Some of us may feel pleasure in ridiculing Republican politicians for their hypocrisy on the subject of Jan. 6. We laugh at Senator Josh Hawley (R-MO) becoming a meme for egging on the insurgents with a fist pump and then running for his life. Yet the third act of his drama --his quick subordination to the party line, which requires him to "forget" about the threat to himself and his colleagues-- is actually tragic. So is the fact that Former Vice President Mike Pence has shown more hostility to the Jan. 6 Committee (he arrogantly asserted "Congress has no right to my testimony") than to Trump, who tried to have him killed.
How can you watch Officer Eugene Goodman face down a human tide of hate alone and not feel sick (and intensely grateful for Officer Goodman's courage)? Having studied autocratic takeovers, I knew on that day that it was highly likely that the arrival of reinforcements had been delayed by design. We now know, too, that warnings about the attack were ignored by the Department of Homeland Security. During a coup, some must act, and others must stand down so the operation can proceed.
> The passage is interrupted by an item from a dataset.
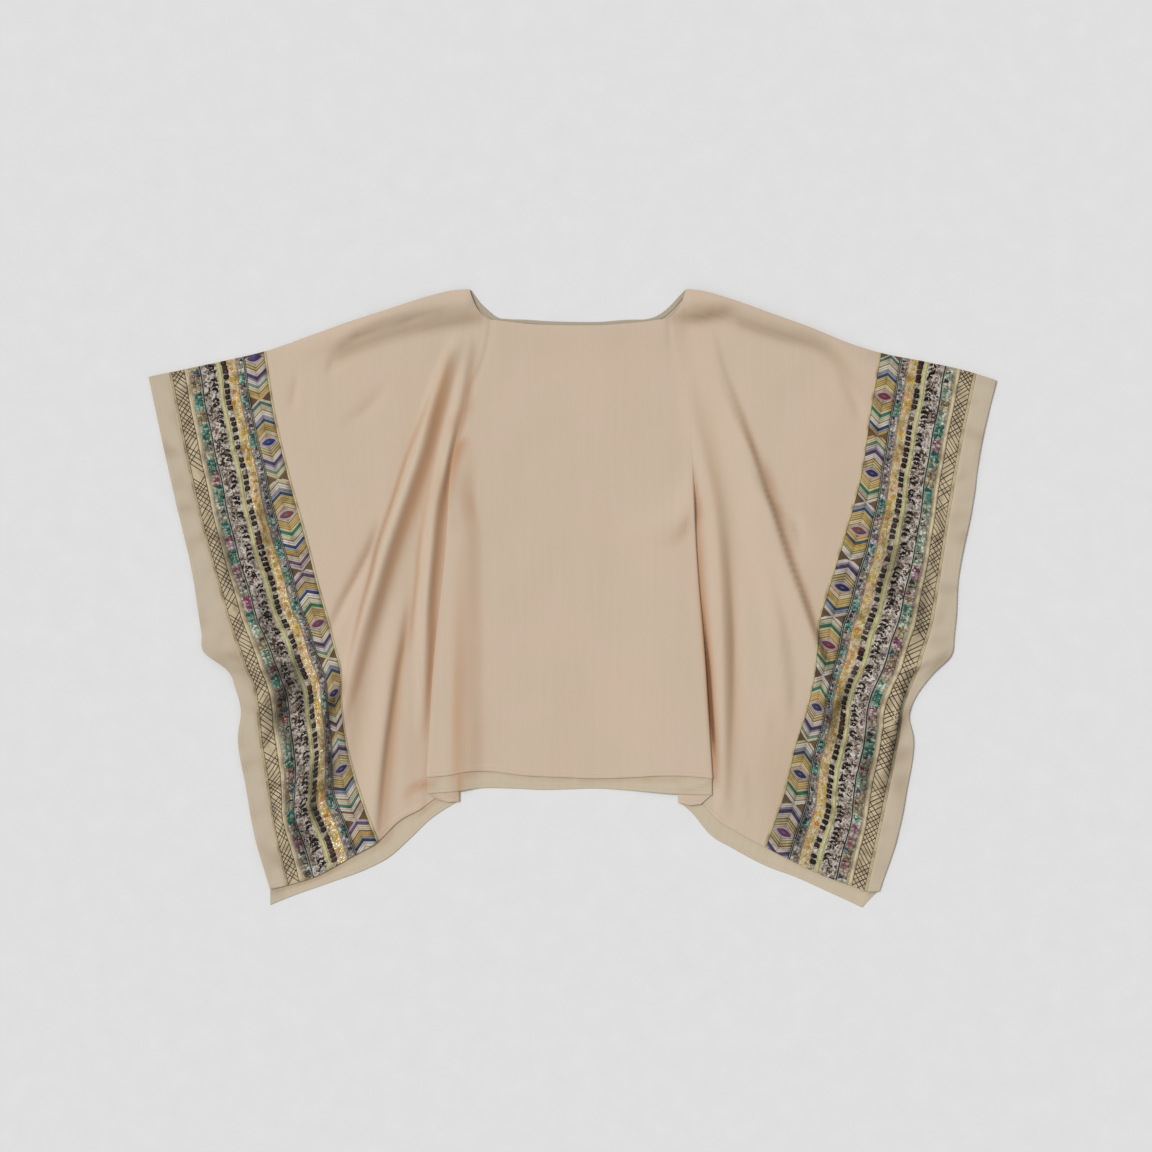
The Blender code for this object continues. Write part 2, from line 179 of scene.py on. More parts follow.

This knowledge that the Capitol Police were set up to fail makes the horrible scenes more difficult to watch, at least for me.
The presence of individuals from the Oath Keepers and other groups who view violence as a way of changing history made it easier for the Republican mob to consider those guarding the Capitol that day as an enemy to be eliminated. I will never forget the desperation in the Metropolitan Police officer's voice: "We've been flanked and we've lost the line!" 140 officers were injured on Jan. 6, and five died in the weeks and months after, four of those by suicide. 153 other officers resigned or retired in the year following the insurrection.
It will take years to understand the scope of the coup conspiracy, and the Jan. 6 Committee has shown admirable tenacity in trying to get past the wall of omertà (I am using the term for the Mafia code of silence deliberately).
In the meantime, my distress at viewing the footage of Jan. 6 is also because I know from my studies what fanatics in service to a cult leader are capable of —and because many in the GOP would do it all again tomorrow. Congresswoman Marjorie Taylor Greene (R-GA) recently declared that had she organized the coup it would have succeeded because there would have been more arms.
When I went to Washington D.C. in November to attend the Democracy Summit organized by Nikole Hannah-Jones —my first trip since Jan. 6— I happened to see the Capitol from my Uber and surprised myself by promptly bursting into tears. As we approach the second anniversary of Jan. 6, I will sit with that sadness, queasiness, dread, and righteous anger.
If you have similar reactions, be kind to yourself, know when you need to take a break from the news, and then, when you are ready, use those feelings to fuel your efforts to protect our democracy. They are your moral compass and your sign that you are alive to injustice. That might feel like a burden, but it is also a gift.